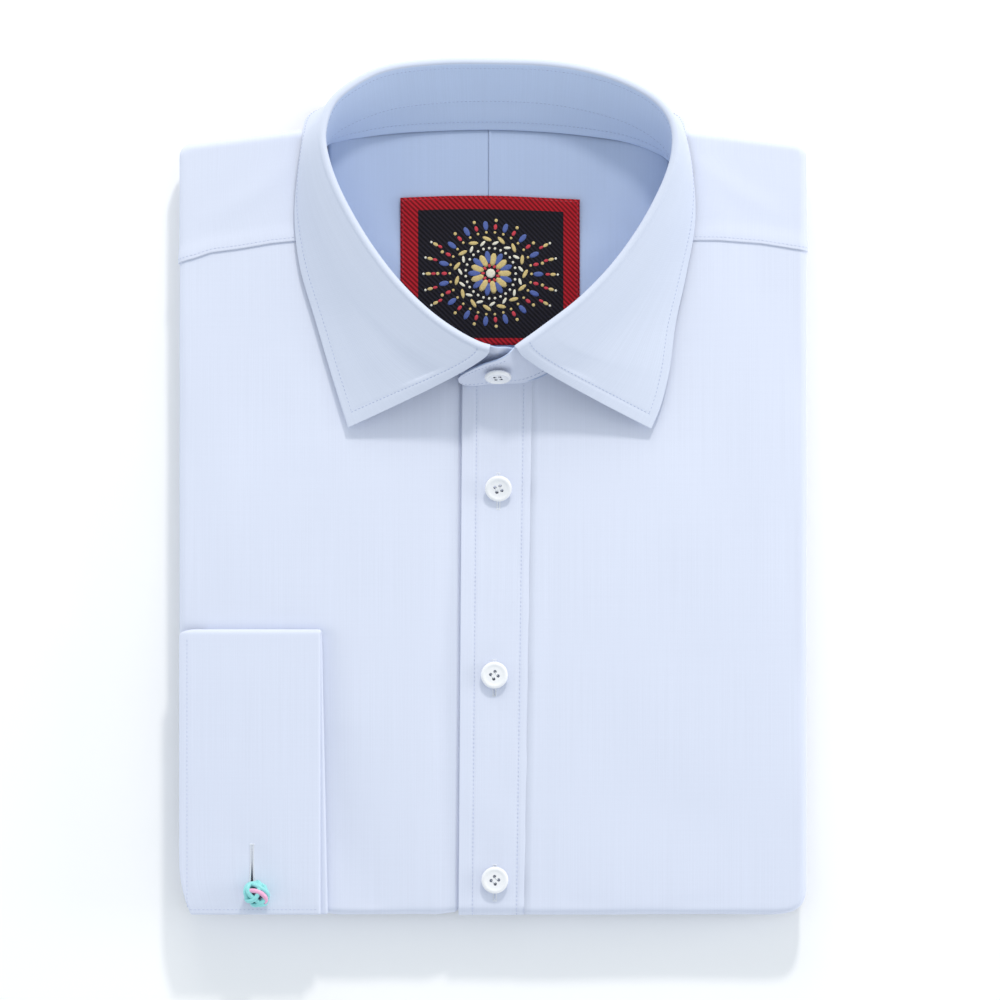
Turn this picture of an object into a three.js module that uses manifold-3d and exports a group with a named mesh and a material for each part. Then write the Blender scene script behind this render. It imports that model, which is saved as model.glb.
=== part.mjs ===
// A long sleeve dress shirt, folded flat for display and lying on its back.
// Millimetres, +Z up. +Y points to the collar, +X to the wearer's left side.
// The origin is under the middle of the folded shirt, on the surface it lies on.

import * as THREE from 'three';
import { mergeVertices } from 'three/addons/utils/BufferGeometryUtils.js';
import Module from 'manifold-3d';

// Driving sizes of the folded body
const bodyHalfWidth = 132.5;
const bodyBottomY = -180.6;
const shoulderNeckX = 76;
const shoulderNeckY = 151.9;
const shoulderEndY = 144.7;
const stackHeight = 18.5;
const crownHeight = 3.4;
const crownCentreY = -18;
const crownHalfLength = 165;

// Cloth walls and the gaps between pieces
const clothWall = 1.2;
const stackGap = 0.5;
const seamGap = 0.3;
const collarWall = 1.4;
const coverOut = stackGap + clothWall;

// Rolled edges: how far a fold reaches past the flat top, and how deep it is
const sideReach = 4.0;
const sideTuckZ = 9.9;
const hemReach = 4.0;
const hemTuckZ = 2.7;
const wrapLength = 12;
const wrapAngle = THREE.MathUtils.degToRad(150);
const flatX = bodyHalfWidth - sideReach - coverOut;
const flatBottomY = bodyBottomY + hemReach + coverOut;

// Rings of the hidden layers below the upper roll: the groove and the lower roll
const lowerRings = [
  { wrap: 1.25, sideReach: 0.5, sideZ: 8.2, hemReach: 1.4, hemZ: 2.0 },
  { wrap: 1.5, sideReach: 2.4, sideZ: 6.6, hemReach: 1.0, hemZ: 1.5 },
  { wrap: 1.75, sideReach: 4.3, sideZ: 4.4, hemReach: 0.6, hemZ: 1.0 },
  { wrap: 2.0, sideReach: 4.2, sideZ: 1.6, hemReach: 0.2, hemZ: 0.5 },
];
const footReach = 2.6;
const footInset = 0.9;

// Placket, buttons and cuff
const placketTop = { leftX: -13.0, rightX: 19.2, y: 42.6 };
const placketTopEdge = [
  { x: -13.0, y: 42.4 },
  { x: 14.0, y: 43.7 },
  { x: 19.5, y: 45.6 },
];
const placketFoot = { leftX: -14.6, rightX: 15.8 };
const placketDip = 1.0;
const underlapInset = 3;
const buttonRadius = 5.7;
const buttonHeight = 2.4;
const buttonBaseInset = 1.6;
const buttonRim = [
  { inset: buttonBaseInset, height: 0 },
  { inset: 0.3, height: 0.8 },
  { inset: 0, height: 1.3 },
  { inset: 0.5, height: 2.3 },
  { inset: 1.2, height: 2.4 },
  { inset: 2.1, height: 1.8 },
];
const buttonFaceHeight = 1.6;
const buttonHole = { radius: 0.65, out: 1.35 };
const buttons = [
  { name: 'button_1', x: 2.3, y: -0.4, tilt: 24, turn: 20 },
  { name: 'button_2', x: 0.6, y: -79.1, tilt: 3, turn: 35 },
  { name: 'button_3', x: 0.8, y: -165.6, tilt: 3, turn: 50 },
];
const cuffSize = { leftX: -132.4, rightX: -72.6, topY: -59.7, bottomY: -180.2 };
const collarButton = { x: 2.1, section: 27, standShare: 0.6, turn: 12 };
const cuffInnerEdgeX = -122;
const cuffUnderEdgeX = -119;
const cuffDip = 1.8;
const cuffLayer = 1.0;
const cuffFolds = { hand: 0.44, wrist: 0.46 };
const cuffFlare = { top: 0.6, end: 3.0 };
const cuffCorner = { topY: -157, inset: 6.5 };
const cuffDroop = 0.05;
const sleeveWall = 1.4;
const sideRecess = 1.7;
const knotCentre = { x: -99.4, y: -171 };
const knotRadius = 5.6;
const stemRadius = 0.55;
const stemLength = 5.6;
const stemY = 3.0;
const stemSunk = 0.6;
const cuffSlit = { x: -101.42, y: -161.73, z: 22.6, width: 1.8, length: 19.3, depth: 14 };

// Where the yoke's front edges cross the fronts, from the neck outwards
const yokeSeamRight = [
  { x: -60, y: 106.5 },
  { x: -83, y: 103.9 },
  { x: -93.7, y: 102.8 },
  { x: -107, y: 100.5 },
  { x: -119, y: 99.0 },
  { x: -132, y: 94.5 },
];
const yokeSeamLeft = [
  { x: 60, y: 104.1 },
  { x: 95.3, y: 104.1 },
  { x: 113.1, y: 102.8 },
  { x: 123.4, y: 101.2 },
  { x: 132.4, y: 99.5 },
];

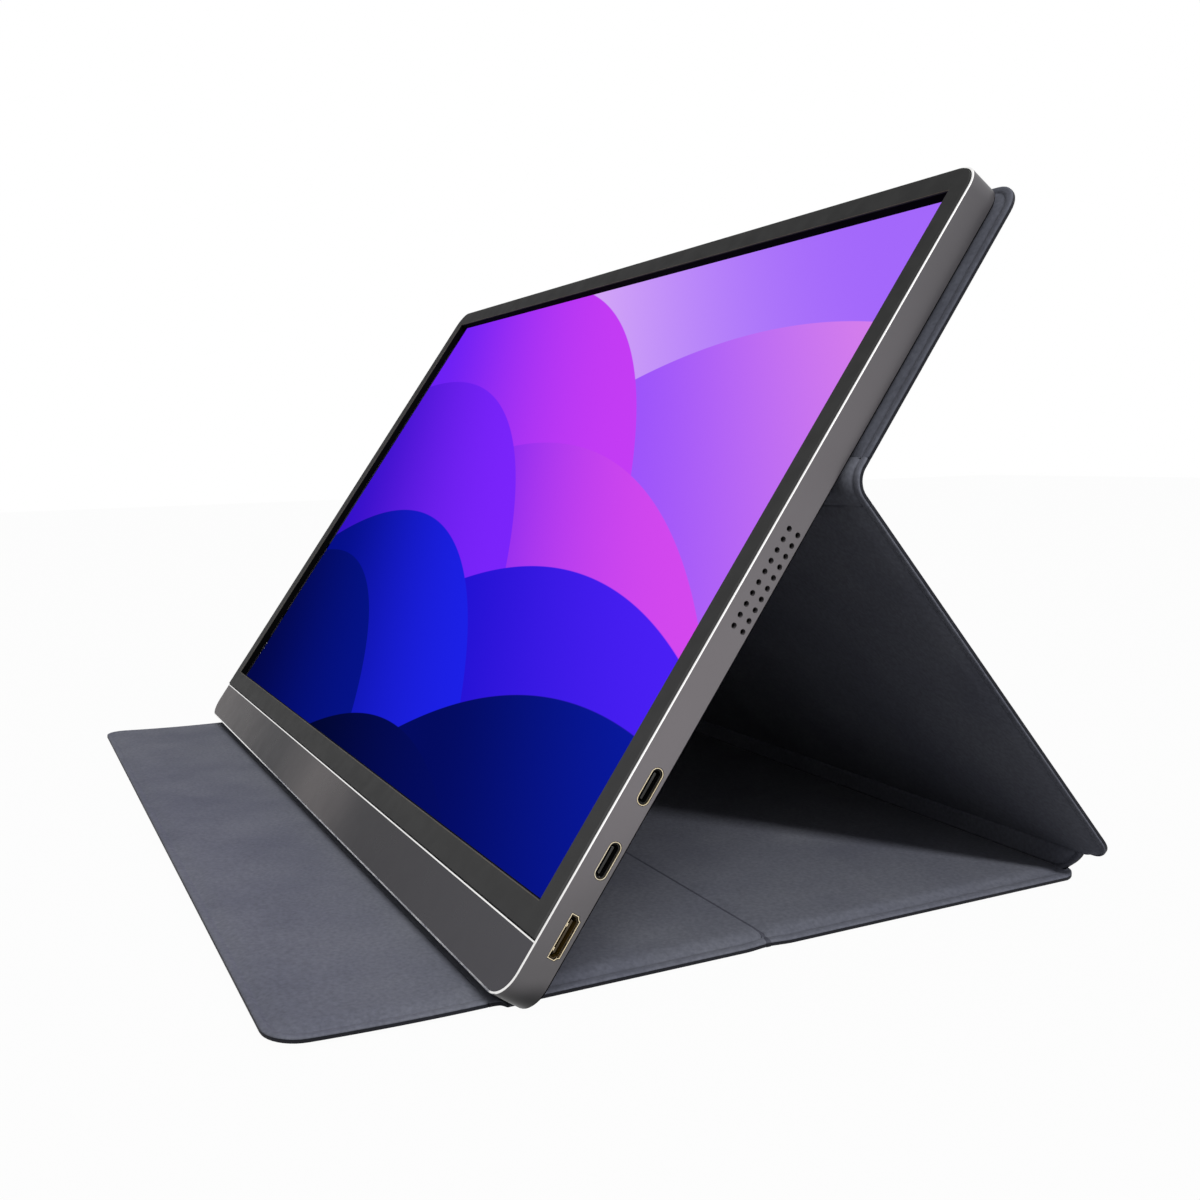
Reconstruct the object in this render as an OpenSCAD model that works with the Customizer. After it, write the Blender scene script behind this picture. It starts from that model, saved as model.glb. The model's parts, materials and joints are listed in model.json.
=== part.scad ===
/* [Monitor] */
// Width of the monitor
monitor_w = 359.4; // [356:0.1:362]
// Height of the monitor, measured along the screen
monitor_h = 224.8; // [223:0.1:230]
// Thickness of the monitor
monitor_t = 8.7; // [8.7:0.1:10]
// Radius of the monitor's corners
monitor_r = 9; // [7:0.5:11]
// Polished chamfer round the front edge
front_chamfer = 0.8; // [0.4:0.1:1]
// Small chamfer round the back edge
back_chamfer = 0.4; // [0.2:0.1:0.6]
// Side wall of the shell
side_wall = 1.3; // [1.1:0.1:1.5]
// Back wall of the shell
back_wall = 0.9; // [0.8:0.1:1]
// Angle of the screen above the table
tilt = 54.5; // [52:0.5:58]

/* [Display] */
// Height of the metal chin
chin_h = 15; // [14:0.5:17]
// Bezel between the chin and the screen opening
bezel_low = 7.5; // [7:0.1:9]
// Bezel and wall beside the screen opening
bezel_side = 7.1; // [6.8:0.1:8]
// Bezel and wall above the screen opening
bezel_top = 7.7; // [7:0.1:9]
// Thickness of the chin and of the bezel's face
face_t = 1.2; // [1:0.1:1.4]
// Depth of the display glass below the front face
glass_depth = 3.2; // [3:0.1:3.2]
// Margin of the display glass hidden behind the bezel
glass_lap = 1; // [0.8:0.1:1]
// Thickness of the liquid crystal cell
cell_t = 1.1; // [0.9:0.1:1.1]
// Thickness of the diffuser films
film_t = 0.4; // [0.2:0.1:0.4]
// Thickness of the light guide
guide_t = 1.2; // [1:0.1:1.2]
// Thickness of the reflector sheet
reflector_t = 0.2; // [0.1:0.1:0.2]
// Sheet thickness of the display's steel tray
tray_t = 0.4; // [0.3:0.1:0.4]

/* [Ports and controls] */
// Height of the mini HDMI socket's middle
hdmi_v = 18.5; // [17:0.5:20]
// Height of the lower USB-C socket's middle
usb_low_v = 37.3; // [36:0.1:40]
// Height of the upper USB-C socket's middle
usb_high_v = 55.9; // [53:0.1:57]
// Height of the headphone socket's middle
audio_v = 13; // [12.6:0.1:14]
// Diameter of the headphone plug's hole
audio_d = 3.5; // [3.2:0.1:3.6]
// Height of the speaker grille's middle
speaker_v = 109.5; // [105:0.5:115]
// Holes along a speaker grille
grille_rows = 10; // [6:1:10]
// Distance between the grille's holes
grille_pitch = 2.88; // [2.4:0.01:2.9]
// Diameter of a grille hole
grille_d = 1.4; // [1:0.1:1.5]
// Height of the power button's middle
power_v = 56; // [52:0.5:60]
// Length of the power button
power_len = 9; // [7:0.5:10]
// Inward travel of the power button
power_travel = 0.4; // [0.3:0.1:0.4]
// Height of the menu wheel's middle
menu_v = 37; // [35:0.5:40]
// Radius of the menu wheel
menu_r = 2.7; // [2.5:0.1:2.8]
// Thickness of the menu wheel
menu_t = 2; // [1.6:0.1:2.2]
// Diameter of the menu wheel's pin
menu_pin_d = 1.2; // [1:0.1:1.4]

/* [Circuit boards] */
// Thickness of the circuit boards
board_t = 0.5; // [0.4:0.1:0.5]
// Distance of the boards in the chin from the side walls
board_edge = 1.4; // [1.2:0.1:2]
// Height of the chin's circuit boards
chin_board_h = 15.6; // [14:0.1:16]
// Length of the driver board
driver_len = 166; // [150:1:170]
// Distance between the driver board and the display's timing board
boards_apart = 8; // [6:1:12]
// Width of the port board
port_board_w = 20; // [18:1:24]
// Shank diameter of the small screws
screw_d = 1.4; // [1.2:0.1:1.6]

/* [Cover] */
// How far the upper panel and the leg stand past the monitor's sides
cover_side = 3.8; // [2:0.1:8]
// How far the base and the spine stay back from the leg's side edges
base_side = 13.5; // [0:0.5:18]
// Thickness of a cover panel
panel_t = 3.3; // [3:0.1:4]
// Thickness of the outer skin
skin_t = 0.5; // [0.4:0.1:0.7]
// Thickness of the lining over the board
lining_t = 0.5; // [0.4:0.1:0.7]
// Depth of the pressed border below the field
press_depth = 0.5; // [0.3:0.1:0.6]
// Width of the pressed border
border_w = 5; // [4:0.5:7]
// Outer corner radius of the cover
cover_r = 8.5; // [6:0.5:11]
// Corner radius of the panels beside a fold
fold_r = 3.5; // [2:0.5:4.5]
// How far the webs of the folds stay back from the panels' side edges
web_inset = 3; // [2:0.5:5]
// Thickness of the bare web at the back fold
web_t = 1.4; // [1:0.1:2]
// Height of the back fold, up the monitor's back
hinge_v = 138.5; // [136:0.5:142]
// Bare web between the back fold and the upper panel
upper_gap = 7.5; // [6:0.5:9]
// Bare web between the back fold and the leg
leg_gap = 6.5; // [5:0.5:8]
// How far the upper panel reaches past the monitor's top edge
upper_reach = 1.6; // [0.6:0.2:3]
// Length of the leg between its two folds
leg_len = 134; // [131:0.5:136]
// Width of the spine between its two folds
spine_len = 8.3; // [7.5:0.1:10]
// Lean of the spine against the table
spine_dir = 86; // [80:1:90]
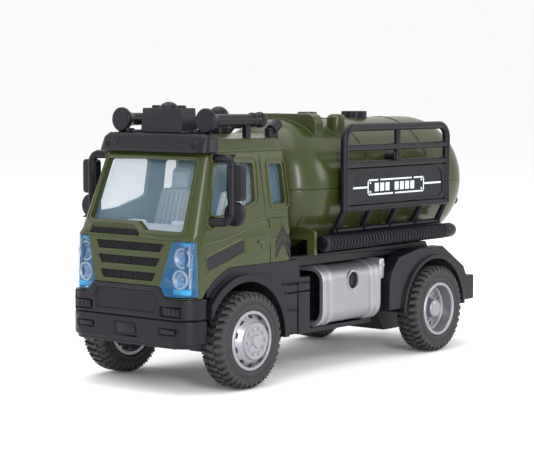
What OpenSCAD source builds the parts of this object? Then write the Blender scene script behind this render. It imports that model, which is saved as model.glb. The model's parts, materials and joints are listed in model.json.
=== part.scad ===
// Toy tanker truck with a tilted-front cab, a round tank, side racks and a friction drive.
// Drawn from the front axle: +Y runs to the rear, +X is the truck's left, Z = 0 is the ground.

/* [Overall] */
// Distance between the two axles
wheelbase = 95.8; // [88:0.2:116]
// Front axle to the face of the front bumper
front_overhang = 23.6; // [22:0.1:29]
// Rear axle to the rear end of the tank
rear_overhang = 31.2; // [27:0.2:38]
// Width over the outer tyre walls
track_w = 55.4; // [50:0.2:67]

/* [Wheels] */
// Rolling radius of the tyres
tyre_r = 14; // [12.5:0.1:14.8]
// Width of a tyre
tyre_w = 8; // [6.6:0.1:9.6]
// Radius of the rim where the tyre sits on it
rim_r = 8.8; // [8:0.1:10]
// Diameter of the steel axles
axle_d = 2.4; // [2:0.1:2.9]
// Radial play of an axle or shaft in its bearing
run_gap = 0.06; // [0.02:0.01:0.1]

/* [Cab] */
// Width of the cab over its doors
cab_w = 47.4; // [44:0.2:54]
// Rear wall of the cab, behind the front axle
cab_rear = 25.7; // [24:0.1:29]
// Height of the bottom edge of the green shell
cab_z0 = 27.3; // [26:0.1:29]
// Height of the roof rail, where the side leans into the roof
rail_z = 68.2; // [66:0.2:80]
// How far each side leans inwards from the belt to the roof rail
tumble = 3; // [1:0.1:4]
// Wall of the moulded shells
wall = 1.3; // [1:0.05:1.6]

/* [Tank] */
// Radius of the round tank
tank_r = 21.2; // [18:0.1:21.8]
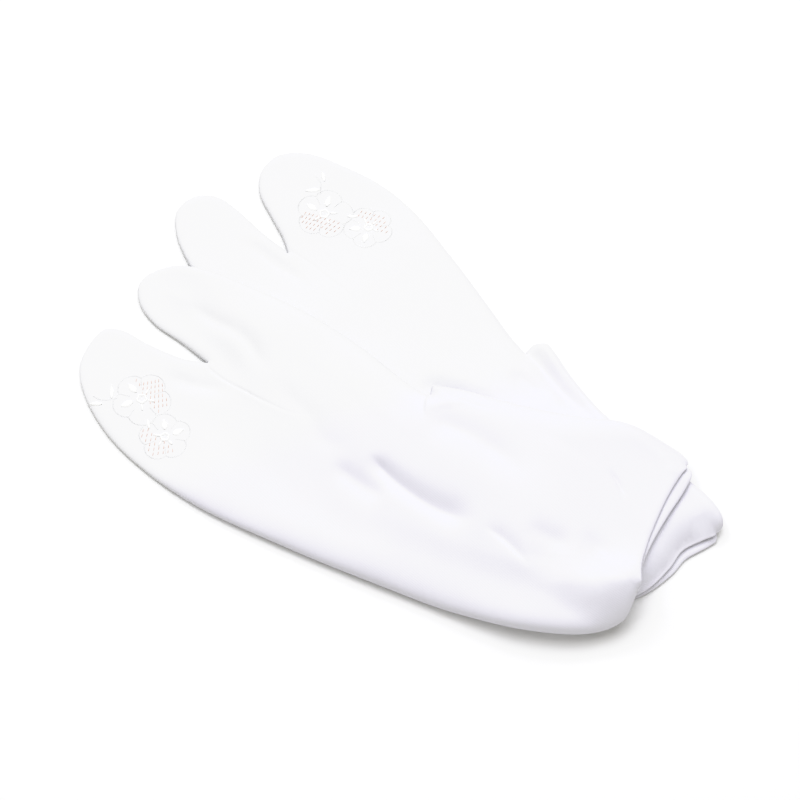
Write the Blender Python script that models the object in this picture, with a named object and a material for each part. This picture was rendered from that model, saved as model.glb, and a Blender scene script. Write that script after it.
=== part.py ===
"""A pair of split-toe tabi socks lying flat, the left sock laid across the right one.

Each sock is one closed wall of stretch cloth: an upper layer and a sole layer that meet in a
rounded fold all round the edge, with a thin hollow between them that is open at the cuff.
The sock is drafted in its own plan: "along" runs from the longest toe to the heel and "across"
runs from the split towards the big toe. The plan is then laid on the floor at its own turn.
Millimetres are used while drafting and metres in the finished mesh.
"""
import math

import bpy
import numpy as np
from mathutils.geometry import delaunay_2d_cdt

MM = 0.001

# Driving sizes, in millimetres
FOOT_LENGTH = 240.0        # longest toe to heel, laid flat
DRAFT_LENGTH = 240.0       # foot length that the tables below are drafted for
SPLIT_DEPTH = 46.0         # longest toe to the end of the toe split
CLOTH = 1.2                # stretch cloth, one wall
LAYER_GAP = 0.8            # clearance between the two socks
SOLE_DRAPE = (4.0, 16.0)   # the left sole sinks from this far in to this far out of the right's edge
UPPER_DRAPE = (12.0, 44.0)  # and the left upper layer from here to here
FREE_EDGE = (5.0, 24.0)    # from its fold, where the upper layer starts and ends lying by itself
THIN_ACROSS = (2.0, 14.0)  # the big toe's side lies flatter from here to here across
THIN_ALONG = (128.0, 112.0)  # and from here to here along
EDGE_STEP = 3.6            # spacing of mesh points along the outer edge
LINING_EDGE_STEP = 5.4     # and along the hollow's edge
TOP_STEP = 5.4             # spacing of mesh points over the upper layer
SOLE_STEP = 9.0            # and over the layers that don't show
ROUND_SHARE = 1.25         # width of the rounded edge, as a share of the sock's thickness
TOP_ROWS = (25.0, 52.0, 90.0)     # angles round the edge where the mesh has rows of points
SOLE_ROWS = (50.0, 90.0)
MOUTH_POINTS = 15

# Thickness of the laid sock: along, thickness
THICKNESS = (
    (0.0, 3.2),
    (46.0, 3.6),
    (84.0, 6.6),
    (122.0, 8.0),
    (150.0, 10.4),
    (260.0, 10.4),
)
# Height of the side fold's outermost line over what it lies on: along, height
FOLD_HEIGHTS = (
    (0.0, 1.5),
    (44.0, 1.6),
    (110.0, 2.9),
    (170.0, 3.6),
    (260.0, 3.6),
)
THIN_FOLD = 0.35           # the fold lies this share flatter on the big toe's side
EDGE_THICKNESS = 7.6       # thickness that the rows round the edge are spaced for
EDGE_FOLD = 3.2            # fold height that the sole's rows are spaced for

# Edge of the left sock, from the cuff's front corner round the toes to its back corner:
# place, along, across, corner (1 where the edge turns sharply)
LEFT_EDGE = (
    ("cuff front corner", 235.3, 33.4, 1),
    ("shin fold", 234.9, 36.8, 0),
    ("shin fold", 231.4, 39.4, 0),
    ("shin fold", 224.0, 40.4, 0),
    ("shin fold", 214.0, 40.3, 0),
    ("shin fold", 204.0, 38.0, 0),
    ("shin fold", 192.0, 34.2, 0),
    ("shin fold", 176.0, 30.2, 0),
    ("shin fold", 156.0, 27.0, 0),
    ("instep step, outer", 143.0, 25.2, 0),
    ("instep step, outer", 133.0, 23.0, 1),
    ("instep step, inner", 134.3, 18.3, 1),
    ("arch", 128.6, 19.0, 0),
    ("arch", 121.0, 21.4, 0),
    ("arch", 112.0, 24.4, 0),
    ("arch", 100.0, 28.2, 0),
    ("arch", 84.0, 32.0, 0),
    ("ball", 54.0, 36.2, 0),
    ("ball", 30.0, 36.8, 0),
    ("big toe", 14.0, 33.6, 0),
    ("big toe", 6.4, 27.4, 0),
    ("big toe tip", 4.8, 20.0, 0),
    ("big toe", 9.6, 12.4, 0),
    ("split, big toe side", 18.6, 7.2, 0),
    ("split, big toe side", 32.0, 4.2, 0),
    ("split end", 46.0, 0.4, 1),
    ("split, four toe side", 37.0, -2.0, 0),
    ("split, four toe side", 22.0, -2.2, 0),
    ("second toe", 8.0, -1.0, 0),
    ("second toe tip", 2.0, -3.4, 0),
    ("toe cap", 0.0, -10.4, 0),
    ("toe cap", 1.0, -22.0, 0),
    ("little toe", 8.4, -32.4, 0),
    ("little toe", 25.2, -44.4, 0),
    ("outer ball", 46.0, -52.2, 0),
    ("outer edge", 72.0, -56.4, 0),
    ("outer edge", 110.0, -57.0, 0),
    ("outer edge", 150.0, -56.2, 0),
    ("outer edge", 182.0, -54.4, 0),
    ("heel", 206.6, -50.8, 0),
    ("heel", 227.4, -43.2, 0),
    ("heel", 237.6, -33.4, 0),
    ("cuff back corner", 238.6, -23.4, 1),
)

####

Directions for this task:
Give the lines again, exactly as they stand, from the beginning of the data through the line with "const crownHalfLength = 165;".

The response:
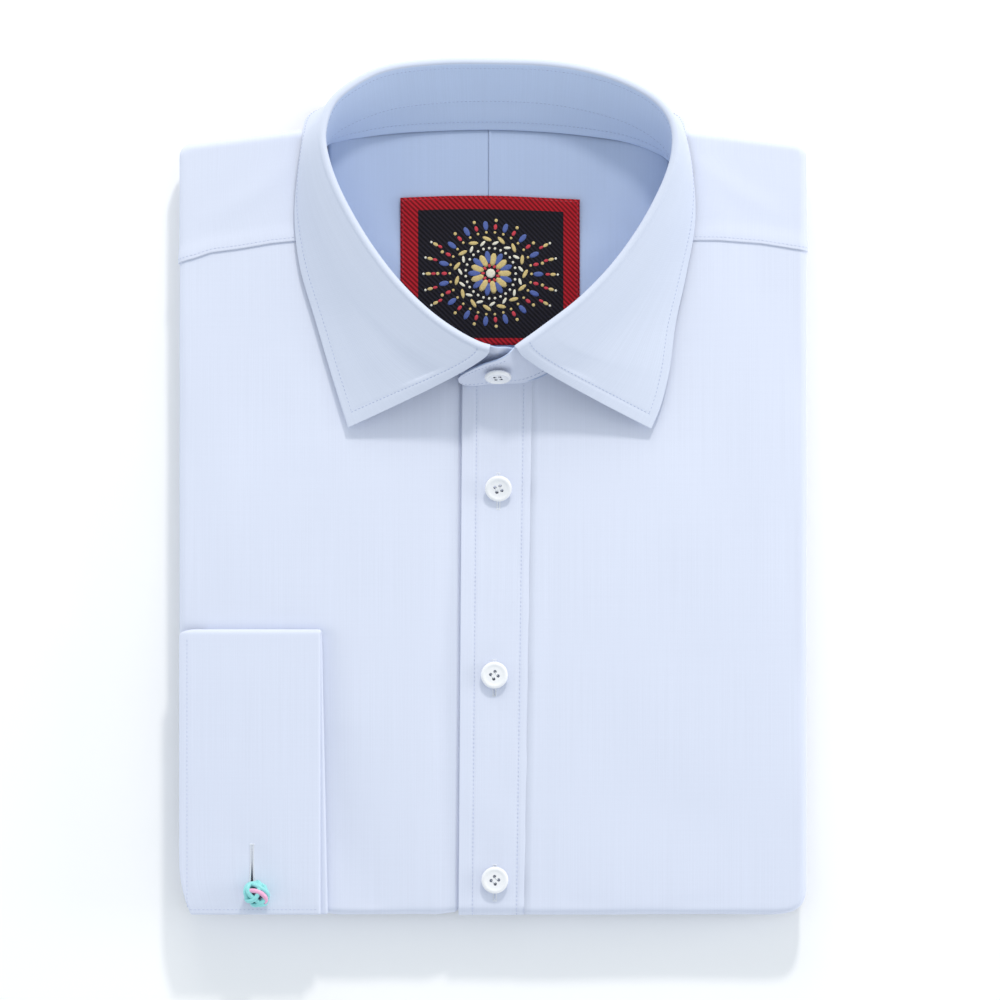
Turn this picture of an object into a three.js module that uses manifold-3d and exports a group with a named mesh and a material for each part. Then write the Blender scene script behind this render. It imports that model, which is saved as model.glb.
=== part.mjs ===
// A long sleeve dress shirt, folded flat for display and lying on its back.
// Millimetres, +Z up. +Y points to the collar, +X to the wearer's left side.
// The origin is under the middle of the folded shirt, on the surface it lies on.

import * as THREE from 'three';
import { mergeVertices } from 'three/addons/utils/BufferGeometryUtils.js';
import Module from 'manifold-3d';

// Driving sizes of the folded body
const bodyHalfWidth = 132.5;
const bodyBottomY = -180.6;
const shoulderNeckX = 76;
const shoulderNeckY = 151.9;
const shoulderEndY = 144.7;
const stackHeight = 18.5;
const crownHeight = 3.4;
const crownCentreY = -18;
const crownHalfLength = 165;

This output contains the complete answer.